FORKS — The shooting of an elk by a Lower Elwha Klallam hunter last week has the state Department of Fish and Wildlife and the tribe at odds over the extent of its traditional hunting grounds.
Fish and Wildlife Officer Brian Fairbanks said that 31-year-old tribal member Levi Charles appears to have been poaching when he killed the elk Tuesday in a field near Gaydeski Road five miles north of Forks.
Fairbanks said the hunter was outside of what the state considers to be the tribe’s “ceded area,” or traditional hunting grounds, and because the field was clearly privately owned.
The state’s elk hunting season doesn’t begin until Nov. 7, but Fairbanks said that is not an issue since the man was hunting within the tribe’s own season and had all the necessary licenses and permits.
On Monday, he plans to send his report to the Clallam County Prosecuting Attorney’s Office, which would determine whether any charges should be filed.
Lower Elwha Klallam tribal Chairwoman Frances Charles said it would be wrong if the Prosecuting Attorney’s Office agrees with the state that the hunter was not in the tribe’s ceded area.
Fish and Wildlife Sgt. Phillip Henry, who oversees the Olympic Peninsula for the state, said that the tribe’s ceded area is restricted to the watershed of the Strait of Juan de Fuca and Hood Canal.
Tribal hunting area
But Frances Charles said that the tribe has the treaty right to hunt on the Peninsula as far south as the Hamma Hamma River and as far west as the Hoko River.

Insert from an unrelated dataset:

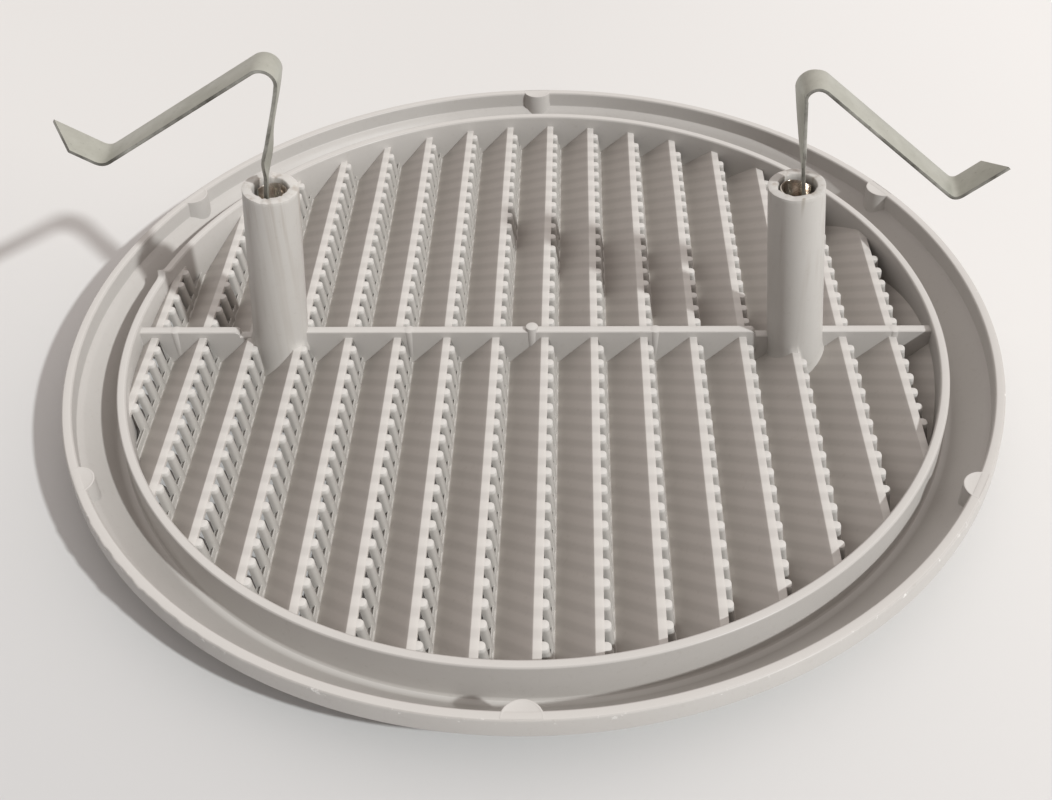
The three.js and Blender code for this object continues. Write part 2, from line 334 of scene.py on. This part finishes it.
def plastic(name, light, dark, banded=False, scratched=False, shaded=False):
    """Aged, satin injection-moulded plastic: cloudy tint, fine grain, darker towards the bottom.

    banded adds faint painted bands of rib shadow across the blades, scratched the finish of the
    posts, and shaded painted shade on the combs under the ledges.
    """
    n = Nodes(name)
    cloud = n.noise(28.0, 4.0, 0.55)
    colour = n.ramp(cloud, [(0.30, dark), (0.72, light)])
    speck = n.noise(900.0, 2.0, 0.6)
    colour = n.mix("MULTIPLY", n.span(speck, 0.60, 0.78, 0.0, 0.16), colour, (0.62, 0.58, 0.52))
    # the colour gets darker towards the bottom: most at 0.5 mm up, none above 7.5 mm
    low = n.span(n.axis("Z"), 0.0005, 0.0075, 0.20, 0.0)
    colour = n.mix("MULTIPLY", low, colour, (0.70, 0.66, 0.60))
    colour = lit_tops_and_scuffs(n, colour)
    if banded:
        # painted shade: darker bands at the rib pitch stand in for the shadows of the comb ribs on
        # the blades, with a slight matching bump
        along = n.maths("ADD", n.axis("Y"), n.maths("MULTIPLY", n.axis("Z"), BAND_SLANT))
        along = n.maths("SUBTRACT", along, BAND_START * MM)
        wave = n.maths("COSINE", n.maths("MULTIPLY", along, 2 * math.pi / (RIB_PITCH * MM)), 0.0)
        band = n.span(wave, -0.7, 0.5, 0.40, 0.0)
        colour = n.mix("MULTIPLY", band, colour, (0.74, 0.735, 0.73))
        n.bump(band, 0.25, 0.00003)
    if shaded:
        # painted shade: comb ribs and rail are darkened below ledge height, where the ledges and
        # blades shade them
        below = n.span(n.axis("Z"), (LEDGE_Z - 1.1) * MM, (LEDGE_Z - 0.7) * MM, 0.65, 0.0)
        colour = n.mix("MULTIPLY", below, colour, (0.70, 0.69, 0.675))
    if scratched:
        colour = scuffed(n, colour)
    n.link(colour, n.shader.inputs["Base Color"])
    n.link(n.span(n.noise(60.0, 3.0), 0.3, 0.7, 0.36, 0.52), n.shader.inputs["Roughness"])
    n.shader.inputs["IOR"].default_value = 1.49
    n.bump(n.noise(2600.0, 2.0), 0.12, 0.00002)
    n.bump(n.noise(120.0, 2.0, 0.4, (1.0, 0.25, 1.0)), 0.10, 0.00025)
    return n.material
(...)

That would include land that overlaps with the Quileute tribe’s ceded area, said Frances Charles, who called Levi Charles a “distant relative.”
“These are areas where we have hunted in previous years as well,” she said, adding that she hadn’t heard of an issue with Fish and Wildlife before.
Even if the hunter was found to have been in the tribe’s ceded area, he could still be charged with poaching since the field was not “open and unclaimed land,” Fairbanks said.
Tribes are allowed to hunt in their ceded area only on open and unclaimed land, which is defined as land that is not clearly privately owned and public land, Olympic National Park excluded.
The field was mowed recently, which would have shown the hunter that it is in private use, Fairbanks said.
Differ on ‘ceded lands’
But a conviction on that alone may still leave the issue of whether the Lower Elwha Klallam’s ceded lands extend beyond the Strait and Hood Canal watersheds unresolved between the tribe and the state.
“The tribe has its idea where those ceded lands lie,” Fairbanks said, “the state has its idea where the ceded area lies.
“In our minds there is no gray area.
“Their interpretation and our interpretation is not the same.”
The 1855 Treaty of Point No Point provides the Klallam and S’Klallam tribes with the right to hunt on their traditional hunting grounds, but doesn’t set boundaries.
If charges are filed against the hunter on the basis that he was out of the Lower Elwha Klallam’s ceded area, Frances Charles said the tribe would talk with Fish and Wildlife officers to settle any dispute over its traditional hunting grounds.
“Well, we will definitely sit down with the state if they try to justify it that way,” she said.
Fairbanks said he typically investigates about a dozen poaching reports annually, with maybe one or two of them involving a tribal member.
Frances Charles said the Lower Elwha Klallam and Quileute tribes are not at odds over the boundaries of their ceded areas.
Quileute tribal members could not be reached for comment.